Royal Enfield is all set to launch its most affordable offering in India – the Hunter 350. The stylish motorcycle has been revealed by Siddhartha Lal, the managing director of Eicher – the automotive company that owns Royal Enfield. Mr. Lal revealed the bike on Instagram, from a preview event in Bangkok, Thailand. While the Hunter 350’s prices will be revealed at launch, on the 7th of August, many details are already out. The Hunter 350 will sit at the bottom of Royal Enfield’s line up, and could have a starting price of under Rs. 1.6 lakh.
Here’s what Mr. Lal had to say during the unveil,
Hunter has been in development since 2016, but the development team has been really fine tuning the chassis to offer a completely different character and personality to the bike. The chassis guys have been tuning, re-tuning the bike to make it what it is. It’s agile, fun and hopefully you will enjoy riding it as much as we enjoyed developing it.
The motorcycle – styled like an urban scrambler – is meant to attract younger buyers to the Royal Enfield fold. A teardrop fuel tank with knee recesses, spunky paint schemes and a Ducati Scrambler-style flat, single seat are key styling highlights. The bike will be sold in two key variants – Retro and Metro. The Hunter 350 Retro will be the affordable, no-frills variant while the Hunter 350 Metro will offer customization options and more features. The Hunter Metro will also get a sub-variant called the Rebel, with three paint schemes: Rebel Black, Rebel Blue and Rebel Red (MIY).

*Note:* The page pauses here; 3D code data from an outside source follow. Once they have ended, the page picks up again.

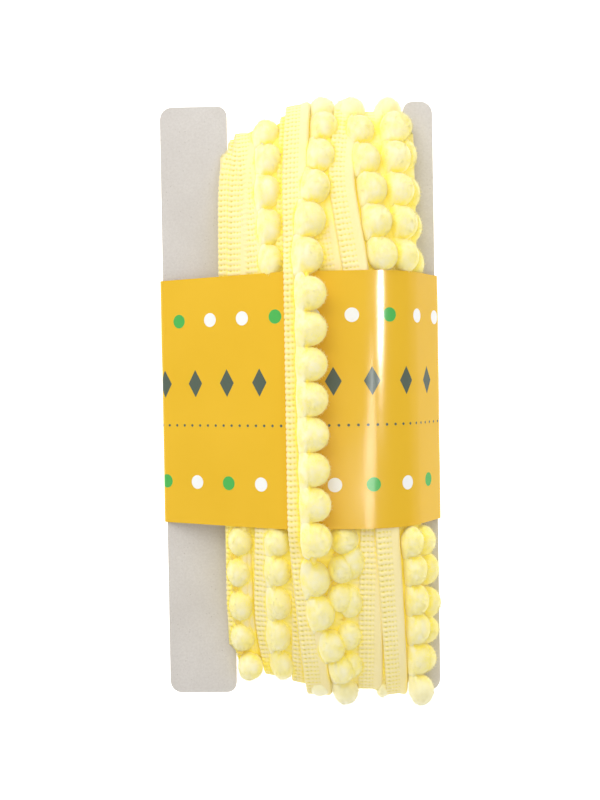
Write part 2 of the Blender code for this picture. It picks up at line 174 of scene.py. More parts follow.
TIE_HAIR_LENGTH = (0.3, 0.9)
HAIR_RADIUS = 0.055
HAIR_ROOT = 0.08  # how far a hair starts inside the yarn
HAIR_LENGTH = (0.35, 1.0)
HAIR_SIDE = (0.25, 0.0, 0.45)  # the way that more of the hairs stand
HAIR_LEAN = 0.45
# Waves over a pompom, a tuft and the paper: their height, their wavelength and how many.
POMPOM_WAVES = ((0.014, 7.5, 5), (0.006, 2.6, 8))
TIE_WAVES = ((0.22, 0.9, 6),)
RIPPLES = ((0.07, 34.0, 5), (0.02, 12.0, 6))
# Columns in front, named by their turn: each pompom's distance from the middle along the
# turn and its X; how deep the middles lie, the size across, and the length along over the
# room between them, each at the band and at the end; and whether a roll of yarn joins them.
Column = namedtuple("Column", "spots sink across along roll", defaults=((1.0, 1.0), False))
UPPER_COLUMNS = {
    "i": Column(((44.5, 36.9), (56.8, 36.5), (68.1, 36.3), (81.3, 35.6), (91.7, 34.3)),
        sink=(7.4, 6.4), across=(1.0, 0.9), roll=True),
    "h": Column(((46.2, 34.6), (57.2, 34.5), (68.4, 33.5), (80.0, 32.8), (91.2, 32.8), (103.0, 31.2)),
        sink=(1.6, 1.8), across=(0.98, 1.04), roll=True),
    "f": Column(((102.5, 16.2),),
        sink=(3.4, 3.4), across=(1.0, 1.0), along=(0.95, 0.95)),
    "c": Column(((44.5, -8.3), (56.4, -8.6), (68.5, -9.3), (80.4, -9.0), (91.7, -10.2)),
        sink=(3.0, 2.6), across=(0.88, 0.98), roll=True),
    "c_end": Column(((98.5, -11.2),),
        sink=(3.4, 3.4), across=(1.15, 1.15)),
    "g": Column(((46.3, 27.4), (57.2, 25.8), (68.4, 24.7), (79.1, 22.7), (90.6, 21.1), (101.5, 18.6)),
        sink=(1.2, 2.6), across=(1.0, 0.96), roll=True),
    "last": Column(((46.0, 3.3), (58.0, 4.4), (69.4, 6.2), (80.8, 8.0), (92.6, 9.4), (103.4, 8.7)),
        sink=(-0.8, 2.4), across=(1.04, 0.94), along=(0.98, 0.98), roll=True),
}
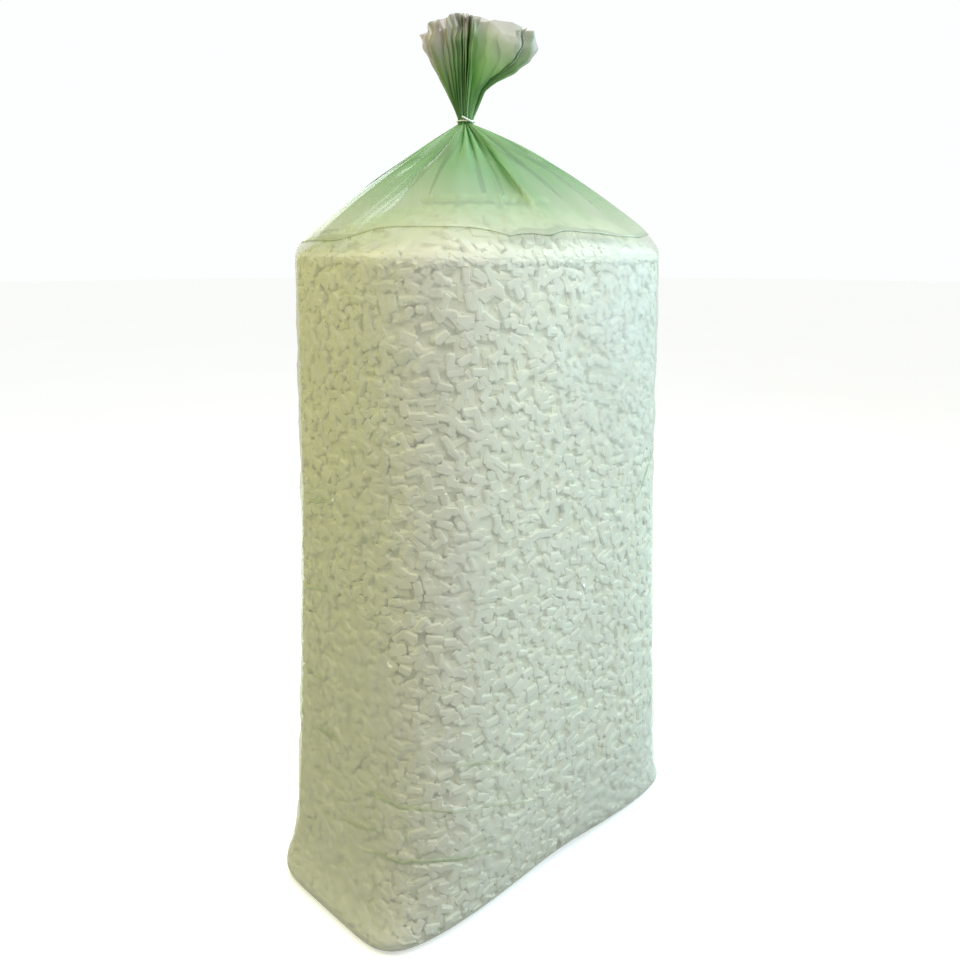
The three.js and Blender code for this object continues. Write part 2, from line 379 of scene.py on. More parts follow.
def film_material():
    """Thin blown film. The attribute "gather" is 0 where the film hugs the fill, 1 at the tie and 2 at the rim, and
    sets how green and how cloudy a layer is."""
    made, nodes, links, output = new_material("green_film")
    where = nodes.new("ShaderNodeTexCoord").outputs["Object"]
    along = nodes.new("ShaderNodeUVMap")
    along.uv_map = "film_uv"
    gather = nodes.new("ShaderNodeAttribute")
    gather.attribute_name = "gather"

    def maths(operation, *values, clamp=False):
        return maths_node(nodes, links, operation, *values, clamp=clamp)

    def ramp(source, *stops):
        return ramp_node(nodes, links, source, stops)

    def noise(source, *settings):
        return noise_node(nodes, links, source, *settings)

    # Layers lie unevenly over each other where the film is gathered, so some stripes are greener.
    level = maths("MULTIPLY", gather.outputs["Fac"], 0.5)
    gathered = ramp(level, (0.02, 0.0), (0.20, 1.0))
    slack = ramp(level, (0.0, 1.0), (0.03, 0.0))
    stripe = maths("SUBTRACT", noise(along.outputs["UV"], 1.0, 2, (7, 0.6, 1)), 0.5)
    stripe = maths("MULTIPLY", stripe, gathered)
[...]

MIY here stands for Make-It-Yours, a factory-level customization program from Royal Enfield that customers can opt for. The Hunter Metro variant will also get a MIY option on the Dapper Grey paint scheme. The Hunter Metro will be offered in two other colours – Dapper White and Dapper Ash. The Hunter Retro variant will be offered in Factory Black and Factory Silver colours.
All variants of the Royal Enfield Hunter 350 will use the tried-and-tested 350cc, four stroke long stroke engine that made its debut on the Meteor. Peak power and torque outputs are likely to be similar – 20 Bhp-27 Nm. A five speed manual gearbox will be standard with this engine, which also gets fuel injection, an overhead camshaft and a balancer shaft to cancel out vibrations.
This motor has been quite successful in the Meteor, which is one of Royal Enfield’s smoothest single, and the Hunter 350 is expected to carry this reputation ahead. Telescopic front forks, twin shock absorbers at the rear, 17 inch alloy wheels, disc brakes on both wheels, dual channel ABS and tubeless tyres will be key features on offer. The frame also seem lifted from the Meteor, using the engine as a stressed member. Ground clearance stands at an acceptable 150 mm.
While the Hunter Metro will run 110/17 and 140/17 tyres and also get the Tripper navigation console as an optional extra, the Retro version will be more bare-basic – running narrower 100/17 and 120/17 tyres, and doing away with the center stand. In terms of kerb weight, the Hunter 350 Retro at 177 kilograms, will be about 4 kilograms lighter than the Metro trim. Over to the launch now.